Отважные голоса полились теперь на страницы отважной газеты», — рассказывал А. И. в «Зёрнышке» (с той, однако, оговоркой, что дело ведь не только в возвращении советского паспорта [124]).

«Книжное обозрение» выслало в Вермонт подборку писем — сотни три; в редакции их уже считали на вес. Изучая их, А. И. убеждался: на родине его как писателя знают очень плохо. Разделяющий порог высок — его не преодолеть разовым усилием. О нём судят настолько по-разному, будто речь идёт о разных людях. Читатели напуганы самим именем — длительное промывание мозгов дало результат. «Зачем понадобилось из отщепенца, пусть и наделённого литературными способностями, лепить “творца подлинного искусства”?»; «Требования издать Солженицына и тем более вернуть ему гражданство СССР являются оскорблением памяти тех, кто отдал свои жизни в боях за Родину. Пусть он остаётся там, где ему щедро платят покровители из ЦРУ». Таких писем на мешок набиралась все же пара десятков.

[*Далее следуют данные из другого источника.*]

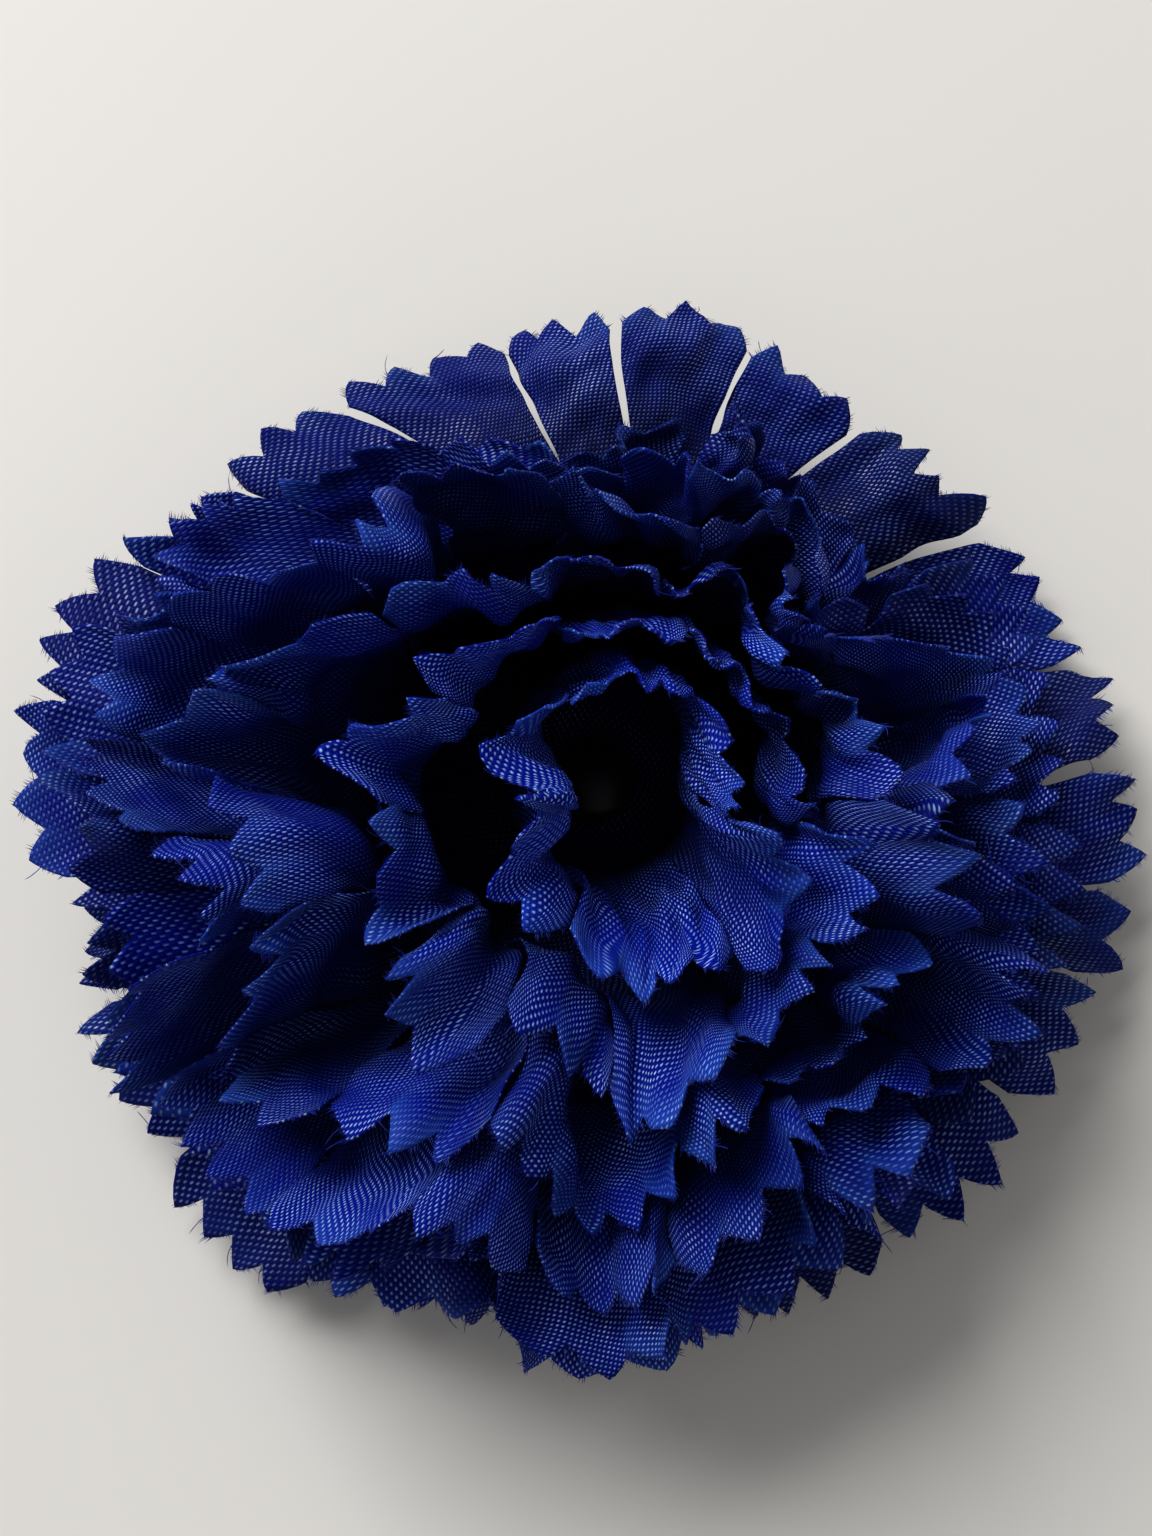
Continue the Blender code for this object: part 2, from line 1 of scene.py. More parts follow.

Меж тем решение «Нового мира» нарушало все прежние запреты. Газеты, журналы, издательства рвались печатать Солженицына на свой страх и риск. 18 октября киевская газета «Рабочее слово» выдала «Жить не по лжи!» — ему и суждено было стать первым шагом А. И. на родине. А. С. Смирнов, новый глава Союза кинематографистов, звонком из Нью-Йорка в Вермонт сообщил: хотим устроить в Доме кино, в декабре, вечер в честь 70-летия. Общество «Мемориал» телеграммой пригласило А. И. войти в состав Совета из 16 человек, во главе с Сахаровым. Солженицын ответил: «Памяти погибших с 1918 по 1956 я уже посвятил “Архипелаг ГУЛАГ”, за что был награждён обвинением в “измене родине”. Через это нельзя переступить. Сверх того, находясь за пределами страны, невозможно принять реальное участие в её общественной жизни».

Потекли месяцы изнурительной борьбы за «Архипелаг» (в ЦК о нём не допускали и мысли) — как когда-то за «Ивана Денисовича». Только теперь всё выглядело иначе. Цепочка: «Залыгин — ЦК — Горбачёв», повторявшая прежнюю: «Твардовский — Лебедев — Хрущёв», ныне опиралась на мощную общественную поддержку. Бесчисленные письма в редакции газет, выступления на митингах, вечерах, собраниях, требования Самиздата выпустить «Архипелаг» массовым тиражом, проекты солженицынских чтений... Обращение А. Смирнова к Председателю Президиума Верховного Совета Громыко (тому самому, чей план услать Солженицына на полюс холода был заменен выдворением): высылка незаконна, просим отменить Указ о лишении гражданства и восстановить в Союзе писателей. Телеграмма из «Мемориала» Горбачёву: выражаем озабоченностьзадержкой публикации глав книги.

Дальше — больше. «Архипелаг», ещё до напечатания, стал, как тогда говорили, мощным прожектором гласности. В ЦК узнали, что «Новый мир» на обложке октябрьского номера даёт анонс «ряда произведений» Солженицына. Когда полумиллионный тираж был готов, анонимным звонком из ЦК в типографию журнал остановили и велели содрать обложку. Возмущённые произволом, типографские рабочие бросились искать защиты, но, ничего не добившись, просто спрятали часть тиража с крамольной обложкой. С. Залыгина вызвали «наверх», кричали, что печатать «врага» не дадут. По Москве «ходили» ксерокопии обложки — вещественного доказательства гласности: страна упрямо требовала возврата себе Солженицына. Но в ноябре Залыгин выслушал запрет Горбачёва — «ещё рано». На совещании руководителей СМИ партийный идеолог В. Медведев заявил: Солженицын враждебен нашей стране, неприемлем нашему обществу, его атаки на Ленина и верных ленинцев недопустимы («спасибо ему, что хоть не лгал и не клеветал на меня», — говорил А. И.).

…Семидесятилетие Солженицына прошло, как писала Н. Д., в лучшей вермонтской аранжировке: снег, тишина, камин, сыновья, семья, много писем и телеграмм отовсюду, но ничего из СССР — почту блокировали «отцы-перестройщики». А. И. предрекал: горбачёвцы допустили гласность как оружие в борьбе за власть, но она, гласность, их и свалит. А в Москве шли вечера в честь юбиляра — в Домах архитекторов, медиков, кинематографистов; люди уже не боялись говорить поперёк власти — их выступления тут же тиражировались Самиздатом. Коллективные письма в поддержку книг Солженицына, порой с феноменальным сочетанием подписавшихся (И. Шафаревич и Л. Чуковская, А. Сахаров и В. Клыков), направлялись лично Горбачёву. За четырёхлетнюю оттепель, напишет А. И., в СССР успели напечатать всех запрещённых — живых и мёртвых — кроме него. А его не только запрещали — по-прежнему ловили его книги на границах и на таможнях. Горбачёв в начале 1989-го заявил: критика заходит слишком далеко, народ идёт по пути к коммунизму и не сойдёт с него («мрачно для страны и грустно для нашей личной судьбы», — комментировал А. И.).